*Short problem*
Track down each line that has the word "scene" and copy it.

*Dataset extract*
— start —
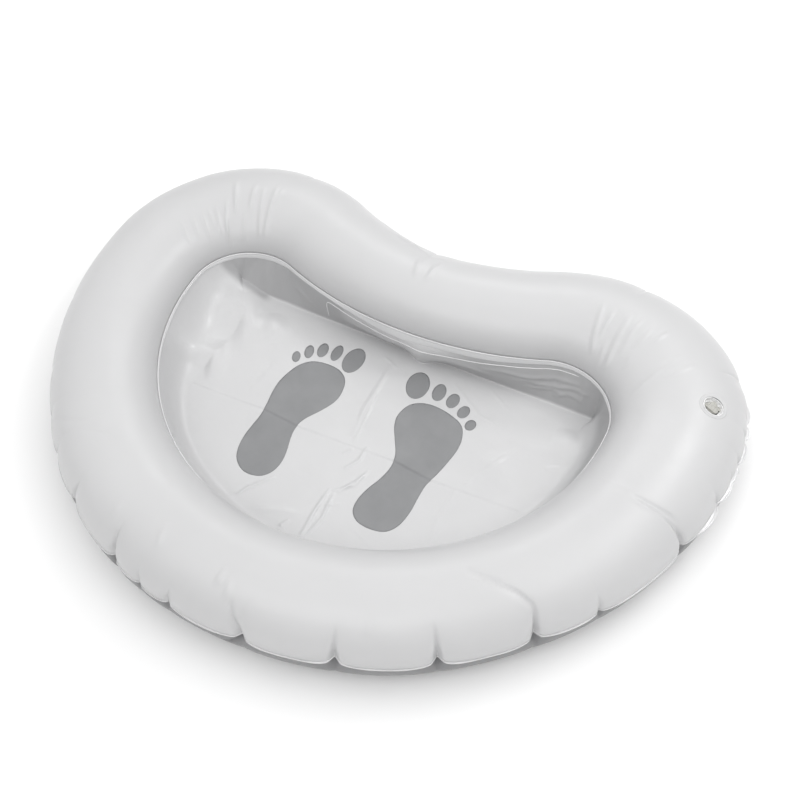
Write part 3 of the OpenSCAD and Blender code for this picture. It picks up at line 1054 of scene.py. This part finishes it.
def valve_stem(material):
    """The bored stem, with a lug beside its rim that carries the strap's anchor."""
    tube = [
        (3.2, STEM_END), (STEM_R, STEM_END), (STEM_R, -2.0), (5.8, -2.0),
        (5.8, RIM_Z), (3.6, RIM_Z), (3.6, -5.6), (3.2, -5.6),
    ]
    lug = pad(*strip_outline(4.4, 7.4, 2.0), bevelled(-2.0, RIM_Z, 0.2))
    anchor = pad(*strip_outline(6.65, 7.4, 2.0), bevelled(RIM_Z - 0.3, HINGE_Z, 0.12))
    points, faces = joined(lathe(rounded(tube, 0.25)), lug, anchor)
    piece = add_mesh("valve_stem_tube", place(points), faces, material, "stem")
    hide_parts("valve_stem")


def stopper_plug(material):
    """The head, with shallow grip rings on it, over the nose that closes the bore."""
    outline, _ = hull_outline([(-6.4, 0, 1.6), (1.5, 3.6, 2.6), (1.5, -3.6, 2.6)], 192)
    top, ring_depth = RIM_Z + 1.34, 0.06
    levels = bevelled(RIM_Z, top, 0.28)
    levels += [(0.5 + 0.3 * k, top + ring_depth * math.sin(k * math.pi / 2)) for k in range(13)]
    head = pad(outline, (outline - outline.mean(0)) / 5, levels)
    nose_profile = [(0.02, RIM_Z + 0.2), (3.5, RIM_Z + 0.2), (3.5, RIM_Z - 0.3), (2.65, -5.2), (0.02, -5.2)]
    nose = lathe(rounded(nose_profile, 0.2)[::-1])
    points, faces = joined(head, nose)
    piece = add_mesh("stopper_plug_head", place(points), faces, material, "stopper")
    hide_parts("stopper_plug")


def stopper_strap(material):
    """The short strap from the stopper's head to its hinge."""
    points, faces = pad(*strip_outline(3.9, HINGE_X + 0.12, 2.0), bevelled(RIM_Z + 0.08, RIM_Z + 0.6, 0.2))
    piece = add_mesh("stopper_strap_strip", place(points), faces, material, "stopper")
    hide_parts("stopper_strap")


def check_flap(material):
    """The disc under the stem, with the tab it hangs from and a fine groove round its seat."""
    outline, _ = hull_outline([(0, 0, FLAP_R), (4.5, 1.1, 0.35), (4.5, -1.1, 0.35)], 120)
    top = FLAP_Z + 0.2
    levels = bevelled(FLAP_Z - 0.2, top, 0.12) + [(1.2, top), (1.35, top - 0.04), (1.5, top)]
    points, faces = pad(outline, outline / FLAP_R, levels)
    piece = add_mesh("check_flap_disc", place(points), faces, material, "flap")
    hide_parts("check_flap")


# ---------------------------------------------------------------- materials

def new_material(name):
    """A new material, its node tree and its shader."""
    material = bpy.data.materials.new(name)
    material.use_nodes = True
    tree = material.node_tree
    return material, tree, tree.nodes["Principled BSDF"]


def texture(tree, kind, scale, detail=3.0, roughness=0.5, stretch=None):
    """A procedural texture in the object's own coordinates."""
    place_node = tree.nodes.new("ShaderNodeTexCoord")
    made = tree.nodes.new(kind)
    source = place_node.outputs["Object"]
    if stretch:
        mapping = tree.nodes.new("ShaderNodeMapping")
        mapping.inputs["Scale"].default_value = stretch
        tree.links.new(source, mapping.inputs["Vector"])
        source = mapping.outputs["Vector"]
    tree.links.new(source, made.inputs["Vector"])
    made.inputs["Scale"].default_value = scale
    made.inputs["Detail"].default_value = detail
    made.inputs["Detail Roughness" if kind.endswith("Wave") else "Roughness"].default_value = roughness
    return made


def ramp(tree, source, low, high, start=0.3, end=0.7):
    """A colour or grey that runs from low to high over part of a texture's range."""
    made = tree.nodes.new("ShaderNodeValToRGB")
    made.color_ramp.elements[0].position = start
    made.color_ramp.elements[1].position = end
    made.color_ramp.elements[0].color = (*low, 1) if hasattr(low, "__len__") else (low, low, low, 1)
    made.color_ramp.elements[1].color = (*high, 1) if hasattr(high, "__len__") else (high, high, high, 1)
    tree.links.new(source, made.inputs["Fac"])
    return made.outputs["Color"]


def bump(tree, shader, sources):
    """Chains bumps: each source is an output, its strength and its distance in metres."""
    last = None
    for output, strength, distance in sources:
        made = tree.nodes.new("ShaderNodeBump")
        made.inputs["Strength"].default_value = strength
        made.inputs["Distance"].default_value = distance
        tree.links.new(output, made.inputs["Height"])
        if last:
            tree.links.new(last, made.inputs["Normal"])
        last = made.outputs["Normal"]
    tree.links.new(last, shader.inputs["Normal"])


def vinyl(name, low, high, rough_low, rough_high, grain, slack, coat=0.0):
    """Soft vinyl film: a little colour variation, a fine calendered grain and slow slackness."""
    material, tree, shader = new_material(name)
    cloud = texture(tree, "ShaderNodeTexNoise", 9.0, 4.0)
    tree.links.new(ramp(tree, cloud.outputs["Fac"], low, high), shader.inputs["Base Color"])
    smear = texture(tree, "ShaderNodeTexNoise", 28.0, 5.0, 0.6)
    tree.links.new(ramp(tree, smear.outputs["Fac"], rough_low, rough_high), shader.inputs["Roughness"])
    fine = texture(tree, "ShaderNodeTexNoise", 2600.0, 2.0, 0.6)
    slow = texture(tree, "ShaderNodeTexNoise", 60.0, 3.0, 0.45)
    bump(tree, shader, [
        (slow.outputs["Fac"], 1.0, slack),
        (fine.outputs["Fac"], 0.35, grain),
    ])
    shader.inputs["IOR"].default_value = 1.53
    shader.inputs["Subsurface Weight"].default_value = 0.12
    shader.inputs["Subsurface Radius"].default_value = (0.004, 0.004, 0.004)
    shader.inputs["Subsurface Scale"].default_value = 0.5
    if coat:
        shader.inputs["Coat Weight"].default_value = coat
        shader.inputs["Coat Roughness"].default_value = 0.12
    return material


def ranged(tree, source, start, end):
    """0 at start, 1 at end and smooth between them."""
    made = tree.nodes.new("ShaderNodeMapRange")
    made.interpolation_type = "SMOOTHSTEP"
    made.inputs["From Min"].default_value = start
    made.inputs["From Max"].default_value = end
    tree.links.new(source, made.inputs["Value"])
    return made.outputs["Result"]


def reckoned(tree, operation, a, b):
    """The result of a Math node."""
    made = tree.nodes.new("ShaderNodeMath")
    made.operation = operation
    tree.links.new(a, made.inputs[0])
    tree.links.new(b, made.inputs[1])
    return made.outputs["Value"]


def shaded(material, share_of, tone):
    """Paints shade into a material: turns its colour to another, darker tone where share_of(tree, x, y, z) is
    1.
    """
    tree = material.node_tree
    shader = tree.nodes["Principled BSDF"]
    plain = shader.inputs["Base Color"].links[0].from_socket
    where = tree.nodes.new("ShaderNodeTexCoord")
    split = tree.nodes.new("ShaderNodeSeparateXYZ")
    tree.links.new(where.outputs["Object"], split.inputs["Vector"])
    shade = tree.nodes.new("ShaderNodeMix")
    shade.data_type = "RGBA"
    axes = [split.outputs[axis] for axis in "XYZ"]
    tree.links.new(share_of(tree, *axes), shade.inputs["Factor"])
    tree.links.new(plain, shade.inputs["A"])
    shade.inputs["B"].default_value = (*tone, 1)
    tree.links.new(shade.outputs["Result"], shader.inputs["Base Color"])
    return material


def ring_vinyl():
    """The ring's film, darker below the weld: painted shade for the dark strip under the outer weld."""
    tones = (0.53, 0.53, 0.535), (0.55, 0.55, 0.555)
    material = vinyl("ring_film", *tones, 0.30, 0.40, 0.00002, 0.00012)

    # Painted shade: 1 below the weld, where the lower film takes the dark tone
    def below(tree, x, y, z):
        return ranged(tree, z, WELD_Z - 0.3 * MM, WELD_Z - 1.5 * MM)

    return shaded(material, below, (0.19, 0.19, 0.195))


def floor_vinyl():
    """The thin floor film, with painted shade on its back and right walls, which hang in the shade under the
    ring.
    """
    tones = (0.53, 0.53, 0.535), (0.56, 0.56, 0.565)
    material = vinyl("floor_film", *tones, 0.28, 0.42, 0.000015, 0.0005, coat=0.12)

    # Painted shade: 1 on the back wall and on the right wall, above the ground
    def walls(tree, x, y, z):
        sides = []
        rows = (y, 0.093, 0.101, 0.001, 0.004), (x, 0.186, 0.202, 0.004, 0.02)
        for across, start, end, low, high in rows:
            beyond = ranged(tree, across, start, end)
            above = ranged(tree, z, low, high)
            sides.append(reckoned(tree, "MULTIPLY", beyond, above))
        return reckoned(tree, "MAXIMUM", *sides)

    return shaded(material, walls, (0.37, 0.37, 0.375))


def weld_vinyl():
    """Fused weld vinyl, glossier than the films; its lighter tone is partly a painted highlight on the weld
    lines.
    """
    # The lighter tones are partly a painted highlight on the bright weld lines
    tones = (0.64, 0.64, 0.645), (0.70, 0.70, 0.705)
    return vinyl("weld_band", *tones, 0.16, 0.26, 0.00002, 0.0002, coat=0.6)


def print_ink():
    """Screen-printed grey ink, a little uneven and finely speckled."""
    material, tree, shader = new_material("print_ink")
    cloud = texture(tree, "ShaderNodeTexNoise", 30.0, 4.0, 0.55)
    low, high = (0.196, 0.199, 0.204), (0.226, 0.229, 0.234)
    tree.links.new(ramp(tree, cloud.outputs["Fac"], low, high), shader.inputs["Base Color"])
    dots = texture(tree, "ShaderNodeTexNoise", 2200.0, 2.0, 0.5)
    tree.links.new(ramp(tree, dots.outputs["Fac"], 0.34, 0.48), shader.inputs["Roughness"])
    bump(tree, shader, [(dots.outputs["Fac"], 0.5, 0.00003)])
    return material


def valve_vinyl(name, tint, clear):
    """Moulded clear vinyl, a little grey and cloudy."""
    material, tree, shader = new_material(name)
    cloud = texture(tree, "ShaderNodeTexNoise", 160.0, 3.0)
    high = tuple(min(1.0, c * 1.12) for c in tint)
    tree.links.new(ramp(tree, cloud.outputs["Fac"], tint, high), shader.inputs["Base Color"])
    smear = texture(tree, "ShaderNodeTexNoise", 420.0, 3.0)
    tree.links.new(ramp(tree, smear.outputs["Fac"], 0.16, 0.3), shader.inputs["Roughness"])
    swirl = texture(tree, "ShaderNodeTexWave", 130.0, 2.0)
    swirl.inputs["Distortion"].default_value = 9.0
    bump(tree, shader, [
        (smear.outputs["Fac"], 0.6, 0.00008),
        (swirl.outputs["Fac"], 1.0, 0.0005),
    ])
    shader.inputs["IOR"].default_value = 1.5
    shader.inputs["Transmission Weight"].default_value = clear
    return material


# ---------------------------------------------------------------- build

VALVE = valve_frame()
ring_material = ring_vinyl()
floor_material = floor_vinyl()
weld_material = weld_vinyl()
ink_material = print_ink()

top = film_shell("ring_upper_film", 1, ring_material)
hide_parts("ring_top_film")
bottom = film_shell("ring_lower_film", -1, ring_material)
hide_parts("ring_bottom_film")
flange = outer_weld(weld_material)
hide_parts("outer_weld")
band = inner_weld(weld_material)
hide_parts("inner_weld")
floor_and_prints(floor_material, ink_material, weld_material)
cut_hole(top, VALVE[0], VALVE[3], COLLAR_R * MM, 8 * MM)
base_material = valve_vinyl("valve_white", (0.80, 0.80, 0.80), 0.0)
clear_material = valve_vinyl("valve_clear", (0.44, 0.435, 0.405), 0.05)
valve_weld(top, ring_material)
valve_base(base_material)
valve_web(base_material)
valve_stem(clear_material)
stopper_plug(clear_material)
stopper_strap(clear_material)
check_flap(clear_material)


# ---------------------------------------------------------------- stage, light and camera

# Soft lights: [name, where, aimed at, width and length, power]
LIGHTS = (
    ("overhead", (0.0, -0.05, 1.9), (0, 0, 0), (2.6, 2.2), 6.5),
    ("front_high", (0.1, -1.0, 1.7), (0, 0.05, 0), (1.6, 0.9), 7),
    ("crease_strip", (0.62, 0.92, 1.25), (0, 0, 0), (0.5, 0.16), 3),
    ("right_strip", (0.95, 0.25, 1.35), (0.22, -0.09, 0.07), (1.1, 0.5), 3),
    ("back_strip", (-0.35, 1.35, 1.25), (0, 0, 0), (1.2, 0.25), 3.5),
)
# The world's brightness at the horizon and overhead
SKY = (0.55, 1.05)
CAMERA_AT = (0.2659, -0.4465, 0.7345)
CAMERA_AIM = (0.0225, 0.0461, 0)
CAMERA_LENS = 44.1


def stage_floor():
    """A pale matt floor just below the basin."""
    material, tree, shader = new_material("stage")
    cloud = texture(tree, "ShaderNodeTexNoise", 2.0, 2.0)
    tree.links.new(ramp(tree, cloud.outputs["Fac"], 0.86, 0.88), shader.inputs["Base Color"])
    shader.inputs["Roughness"].default_value = 0.9
    size = 6.0
    points = [(-size, -size, -0.0005), (size, -size, -0.0005), (size, size, -0.0005), (-size, size, -0.0005)]
    floor = add_mesh("stage_floor", points, [(0, 1, 2, 3)], material, body=None)


def area_light(name, place_at, aim_at, size, power):
    """A rectangular light aimed at a point."""
    light = bpy.data.lights.new(name, "AREA")
    light.shape = "RECTANGLE"
    light.size, light.size_y = size
    light.energy = power
    lamp = bpy.data.objects.new(name, light)
    lamp.location = place_at
    lamp.rotation_euler = (Vector(aim_at) - Vector(place_at)).to_track_quat("-Z", "Y").to_euler()
    bpy.context.scene.collection.objects.link(lamp)


def studio():
    """A world that is bright overhead and duller at the horizon, and the soft lights."""
    world = bpy.data.worlds.new("studio")
    world.use_nodes = True
    tree = world.node_tree
    where = tree.nodes.new("ShaderNodeTexCoord")
    split = tree.nodes.new("ShaderNodeSeparateXYZ")
    tree.links.new(where.outputs["Generated"], split.inputs["Vector"])
    height = tree.nodes.new("ShaderNodeMapRange")
    tree.links.new(split.outputs["Z"], height.inputs["Value"])
    height.inputs["To Min"].default_value, height.inputs["To Max"].default_value = SKY
    tree.links.new(height.outputs["Result"], tree.nodes["Background"].inputs["Strength"])
    tree.nodes["Background"].inputs["Color"].default_value = (1, 1, 1, 1)
    bpy.context.scene.world = world
    for row in LIGHTS:
        area_light(*row)


def camera():
    """The photo's camera, solved from its perspective."""
    made = bpy.data.cameras.new("camera")
    made.lens = CAMERA_LENS
    made.sensor_width = 36
    eye = bpy.data.objects.new("camera", made)
    eye.location = CAMERA_AT
    eye.rotation_euler = (Vector(CAMERA_AIM) - eye.location).to_track_quat("-Z", "Y").to_euler()
    bpy.context.scene.collection.objects.link(eye)
    bpy.context.scene.camera = eye


stage_floor()
studio()
camera()
bpy.context.scene.view_settings.view_transform = "Standard"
— end —
*The output*
Write part 3 of the OpenSCAD and Blender code for this picture. It picks up at line 1054 of scene.py. This part finishes it.
    bpy.context.scene.collection.objects.link(lamp)
    bpy.context.scene.world = world
    bpy.context.scene.collection.objects.link(eye)
    bpy.context.scene.camera = eye
bpy.context.scene.view_settings.view_transform = "Standard"